Privacy and visibility

• Encapsulation in Rust works at the module-level, don’t attempt OO-style encapsulation per-data type. Keep in mind that everything in a module and its submodules can read and write private data.
• Try to avoid complex visibility modifiers (pub(...) where ... is super or any path; pub(crate) is ok, but plain pub or private is better). These are fine in some rare circumstances, but in general are a code smell indicating that modules could be better organised.
  • Rationale: simple is better and complex visibility modifiers can be hard to understand. Avoiding them seems to lead to simpler code in practice.
• Keep in mind privacy is inherited - a public item inside a private module is private outside that module unless it is re-exported; that means that using pub(crate) (or any path not inside the private module) is unnecessary and should be avoided.
• Be clear about why an item or field is private - keeping unsafe code safe or maintaining other internal invariants are good reasons; a vague feeling of encapsulation is not (e.g., public fields are usually better than using getters and setters).
  • Rationale: Rust convention is to prefer public fields to encapsulation where possible.
• Make submodules public where the module hierarchy should be part of the API (e.g., submodules in std). Make submodules private where they are logically part of the enclosing module (i.e., the module hierarchy is an implementation detail); use re-exports (pub use) to expose API from the submodules.
  • This includes the case where the crate is the enclosing module.
  • Re-export from a crate where the re-exported items are logically part of the crate-level module.
  • For modules which are only used within the crate (i.e., are not part of the API, or all modules in a bin crate), prefer not to re-export.
  • In small crates, it is often best to re-export the entire API and make all submodules private.
  • In larger crates, use public submodules in the API and only have minimal items or re-exports at the crate level (consider using a prelude module in this case).
• Re-exporting items from dependent crates is fine if the item is logically part of the API of the re-exporting crate.
• In most cases, items should be publicly visible either via public modules, or by a re-export, but not both.

What to import

• Prefer to import modules, types, and macros; prefer not to import functions and constants, use qualified syntax (except for very common functions, such as std::thread::spawn).
• Where a module is used for a single impl and many names in that impl would need to be imported, import only the module and use qualified names. A common example is implementing the std::fmt::Debug or Display traits, import std::fmt and use fmt::Formatter, fmt::Result, etc.
• To disambiguate names, prefer to use qualification, rather than renaming. E.g., use fmt::Result rather than use std::fmt::Result as FmtResult.
• Never import enum variants into a module, qualify use with the enum name (except for very, very common variants such as Some and Err). When matching on a large enum, consider importing the enum variants into the function scope if it is not confusing.
• Prefer to import macros rather than using extern crate and/or macro_import.
• Prefer to import names at the module level. Only import names inside a function where the name is only used in that function and would cause a name clash if imported at the module level.
• Avoid glob imports. Only use a glob import when you mean “import lots of items from some module”, not when you mean “I want lots of items from this module, but I don’t want to write them out”.
  • It is common to import all of a prelude module using a glob import (e.g., use futures::prelude::*').
  • Exception, most test modules should have a use super::*; import.

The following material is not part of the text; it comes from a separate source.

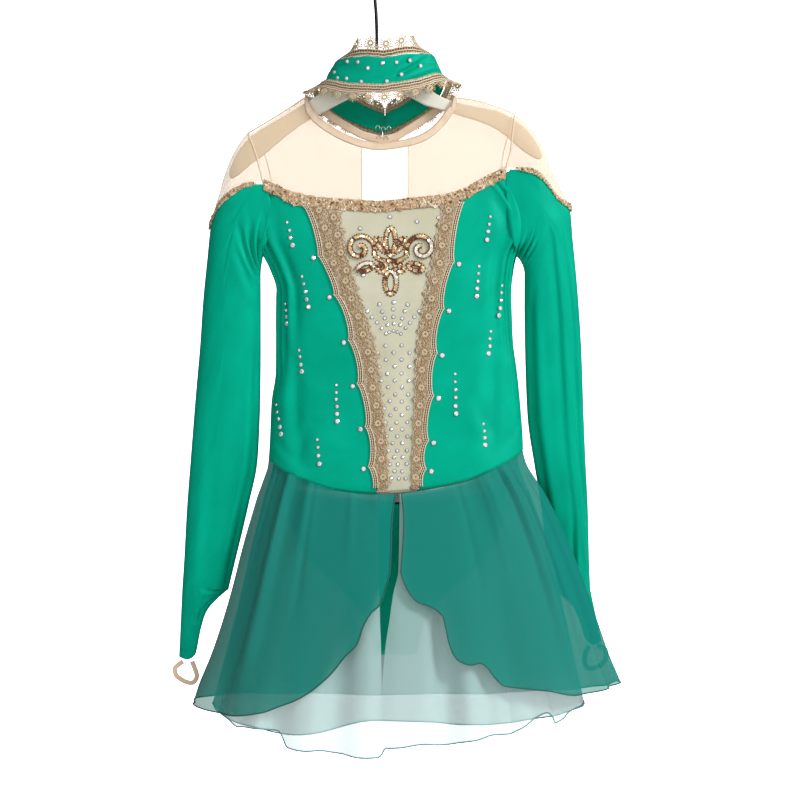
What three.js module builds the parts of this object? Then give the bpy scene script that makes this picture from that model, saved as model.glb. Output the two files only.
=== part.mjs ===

See also formatting/imports.

Rationale

• Ecosystem conventions.
• Self-consistency.
• Make it clear at the use-site where a name is defined.
• Don’t encourage boilerplate prefixes for enum variants.
• Make names and imports easy to trace without tooling.

Crates

• Prefer small crates, but don’t worry too hard about it.
• Every crate should have some crate-level documentation in their top-level module.
• Library crates should have some documentation in a README.md.
• Use a Cargo workspace where there are multiple crates in one logical project.
• Use build scripts for tasks which are part of every build (prefer Cargo build scripts to makefiles or other scripts).
• Use appropriate directives in build scripts (e.g., println!("rerun-if-changed={}", some_file)). See the Cargo book for details.
• Treat build scripts like code - follow engineering best practices and this guide.
• Use semver versioning. Be aware that many minor changes can be breaking in Rust (e.g., adding a method to a trait).
• Export a minimal and coherent API. See the debuggability, dependability, flexibility, interoperability, and predictability chapters in the Rust API guidelines.
• Prefer to avoid unstable features.
  • Avoid unstable features in published crates.
  • Unstable features are ok in crates which are not published, if there is a large benefit.
  • If using unstable features, check the tracking issue:
    • is the feature on a path to stabilisation? If a feature is likely to be stabilised soon, then using it is probably ok.
    • Is the feature experimental or known to have bugs? Do not use these features.
    • If in doubt check with a Rust expert.
• Procedural macro crates should be named ‘foo-macros’, where ‘foo’ is the main crate they support. Custom derive crates should be named ‘foo-derive’.
• If any procedural macros depend on other crates, then use the following structure:
  • assuming we have crates foo and foo-macros, and a macro in foo-macros depends on a crate bar,
  • do not generate extern crate bar; from macros;
  • re-export bar and any public macros in foo-macros from foo;
  • use ::foo::bar... in any macros;
  • the user should only depend on foo, not directly on foo-macros.
  • Rationale: This prevents users having to depend on bar.

Rationale

• Small crates often improve compile times by improving parallelism.
• Follow Rust API guidelines.

Dependencies

There are costs and benefits to adding dependencies, both small and large. There are few absolutes, but here are some things to consider when adding a new dependency:

• Adding a dependency where we use most of the crate will be better for compile times than implementing the code inside an existing crate.
• A dependency where we use a small proportion of the code will be worse for compiles than implementing the code inside an existing crate.
• A well-used and maintained crate is likely to be more robust and have fewer bugs than code we write from scratch.
• Every (external) dependency introduces a small risk (security, maintenance, etc.).
• A crate which is already a transitive dependency is almost cost-free.
• LTO means that adding a dependency has a low cost in performance and code size (c.f., inline code).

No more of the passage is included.